Por fin pude ver Liverpool, de Lisandro Alonso. Me preguntaba si Fantasma clausuraba idealmente una trilogía, al cruzar a los protagonistas de las dos películas anteriores en una exhibición de la segunda en el San Martín. Y si, por lo tanto, Liverpool inauguraba una nueva fase de la obra de Alonso, al que se podrá cuestionar desde muchos puntos de vista, pero a quien no se le puede negar una coherencia y una persistencia insólitas en su estética (sólo comparable, creo, aunque con otros rasgos, a Raúl Perrone y Lucrecia Martel, de la que voy a hablar enseguida).
Sí y no. Liverpool hace un amague ficcional, o argumental, pero esto se percibe más fuerte sólo si se postula el carácter documental de las anteriores películas. Es cierto que un personaje aparentemente ficticio, el protagonista, Farrell, va a Ushuaia con un objetivo explicitado: reencontrarse con su madre, de la que ni siquiera sabe si sigue viva. Justamente, debería alertarnos lo poco verosímil de este motivo “hermenéutico”, en el sentido barthesiano del término, en tanto dupla pregunta-respuesta que estructuraría una “trama”; se trata de Lisandro Alonso, en definitiva, así que la trama se adelgaza hasta desaparecer, y lo alusivo, como principio constructivo, vuelve a ser protagonista; por lo cual, si hay preguntas, desde ya que no hay respuestas. “A qué habrás venido”, le dice alguien a Farrell, pero más que una pregunta es un reproche. Sospechamos una espesa profundidad de conflictos oscuros, tapados: la madre agonizante, la joven retrasada. Pero “no pasa nada”, y Liverpool es sólo la palabra que figura en la chapita que la chica manipula en la última escena: un significante vacío.
Hay, sí, una alusión, una nota simbólica, si se quiere, que encadena los dos extremos de la obra: en La libertad, el obrero desbastaba los troncos con su hacha, toscamente, troncos que sólo servían para postes, apenas, y los trasladaba en una “chatita” desvencijada; en Liverpool, hay un aserradero, y los gruesos troncos, transportados por camiones más grandes, son trabajados con máquinas, prolijamente. También está la cuestión, ya célebre en Alonso, de los animales matados en cámara (el armadillo en La libertad, el chivo en Los muertos): acá hay un zorro, pero está “recién cazado”, no se lo ve morir.

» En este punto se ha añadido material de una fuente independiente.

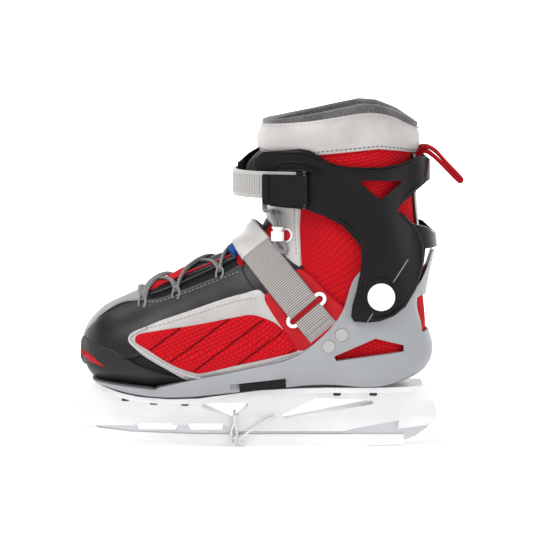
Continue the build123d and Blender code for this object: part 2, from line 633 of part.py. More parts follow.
with BuildPart() as buckle_lever:
    add(hinge_bar(2.6, 23))
    with BuildSketch(buckle_plane.offset(HINGE_W)):
        with Locations(((HINGE_U - 17.5) / 2, 0)):
            Rectangle(HINGE_U + 17.5, 23)
    extrude(amount=2.4)
    with BuildSketch(buckle_plane.offset(HINGE_W + 2.4)):
        with Locations((-15, 0)):
            Rectangle(5, 21)
    extrude(amount=1.4)
    add(hinge_bar(1.0 + RUNNING_FIT, 30), mode=Mode.SUBTRACT)
save(buckle_lever.part, "buckle_lever")

# The ladder strap stands upright, wraps the front of the cuff and ends under the lever.
ladder_path = [(-3.4, 36.7), (-11.7, 30.8), (-19.2, 23.5), (-24.6, 15), (-27.3, 6), (-27.6, -7), (-25.6, -19),
               (-20.5, -29.5), (-12.5, -38.4)]
for u in (-16.5, -8, 0, 8):
    ladder_path.append((13 + u * turn_c - 3.5 * turn_s, -44.4 - u * turn_s - 3.5 * turn_c))

with BuildPart() as ladder_strap:
    with BuildSketch(Plane.XY.offset(198.5)):
        with BuildLine():
            outer_face = Spline(*beside(ladder_path, 1.2))
            inner_face = Spline(*beside(ladder_path, -1.2))
            Line(outer_face @ 0, inner_face @ 0)
            Line(outer_face @ 1, inner_face @ 1)
        make_face()
    extrude(amount=20.5)
save(ladder_strap.part, "ladder_strap")

with BuildPart() as liner_shaft:
    add(shaft_layer(-LINER_WALL, 0, prism(SHAFT)))
save(liner_shaft.part, "liner_shaft")

with BuildPart() as collar_pad:
    add(shaft_layer(GAP, 3.4, prism(COLLAR)))
save(collar_pad.part, "collar_pad")

with BuildPart() as pull_tab:
    add(rounded_prism(PULL_TAB, 0.8, 9, 9))
save(pull_tab.part, "pull_tab")
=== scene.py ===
"""The ice skate's looks: leather, mesh, webbing, laces and plastics over the CAD frame.

The CAD gives the place and size of every body. The boot is drawn as a last, closed sections that fan round
the instep, and each soft piece is a panel cut from a layer of it. Lengths here are millimetres until a mesh
is made; MM turns them into metres.
"""

import bpy
import numpy as np
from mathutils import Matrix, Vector, geometry, kdtree


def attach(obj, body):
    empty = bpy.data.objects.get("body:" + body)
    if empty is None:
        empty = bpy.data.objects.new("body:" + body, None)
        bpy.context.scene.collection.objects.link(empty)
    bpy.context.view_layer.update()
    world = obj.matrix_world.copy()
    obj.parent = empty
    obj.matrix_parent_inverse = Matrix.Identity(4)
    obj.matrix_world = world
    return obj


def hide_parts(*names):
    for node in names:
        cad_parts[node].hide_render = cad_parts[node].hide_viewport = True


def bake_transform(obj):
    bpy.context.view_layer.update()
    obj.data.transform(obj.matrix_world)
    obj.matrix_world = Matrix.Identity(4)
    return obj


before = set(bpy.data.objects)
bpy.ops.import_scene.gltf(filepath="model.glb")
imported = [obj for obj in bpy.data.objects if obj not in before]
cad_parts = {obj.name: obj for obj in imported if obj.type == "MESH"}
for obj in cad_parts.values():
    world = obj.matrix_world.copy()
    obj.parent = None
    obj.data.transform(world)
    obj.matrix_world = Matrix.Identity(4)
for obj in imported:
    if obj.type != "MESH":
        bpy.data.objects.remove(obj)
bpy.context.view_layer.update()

MM = 0.001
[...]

Un rasgo muy “wendersiano”, que ya se insinuaba en Fantasma, se reitera en Liverpool: la presencia de la televisión, de televisores, casi siempre fuera de campo, o sin que se vea la pantalla. (¿Hace falta decir que el cine de Alonso es el último refugio contra la televisión?)
Ahora deberíamos preguntarnos si la quinta película de Lisandro hará que las cuatro anteriores se transformen en una tetralogía. Veremos.
Algo parecido pasa con Lucrecia Martel. Sólo que es más evidente el efecto-trilogía que clausura La mujer sin cabeza. Aquí la pileta (omnipresente en La ciénaga y La niña santa) está al lado de la veterinaria; por un lado, acentuando su conexión con lo animal (“la agresividad de las tortugas acuáticas”, dice alguien, enigmáticamente); por otro lado, ya queda lejos de la “acción”, que por su parte parece suceder sólo en (una parte de) la cabeza de la protagonista, como en El desierto rojo, de Antonioni.
Los distintos planos significantes que forman el sonido y la imagen (nadie como Lucrecia ha hecho eso tan bien en el cine argentino, creo yo) están figurados con la canción “Soleil, soleil” en medio de la tormenta y la lluvia. Tampoco en el cine de Martel hay respuestas, sólo cadáveres atascados en una presa, que pueden ser de una persona o un ternero, no lo vamos a saber. El espectador, incluso, se ve forzado a hacer “rewind”, como en aquella escena del crimen de Twin Peaks, donde supuestamente estaba el asesino escondido (no estaba). Es un perro, sí, pero... (perro/pero, diría yo; esta paronomasia es la “razón” por la que la protagonista no vuelve atrás).
Parece muy lógico que el cuarto proyecto de Lucrecia sea algo tan distinto, tan extraño para ella como El eternauta. Le va a ir bien, el camino anterior está agotado, brillantemente agotado.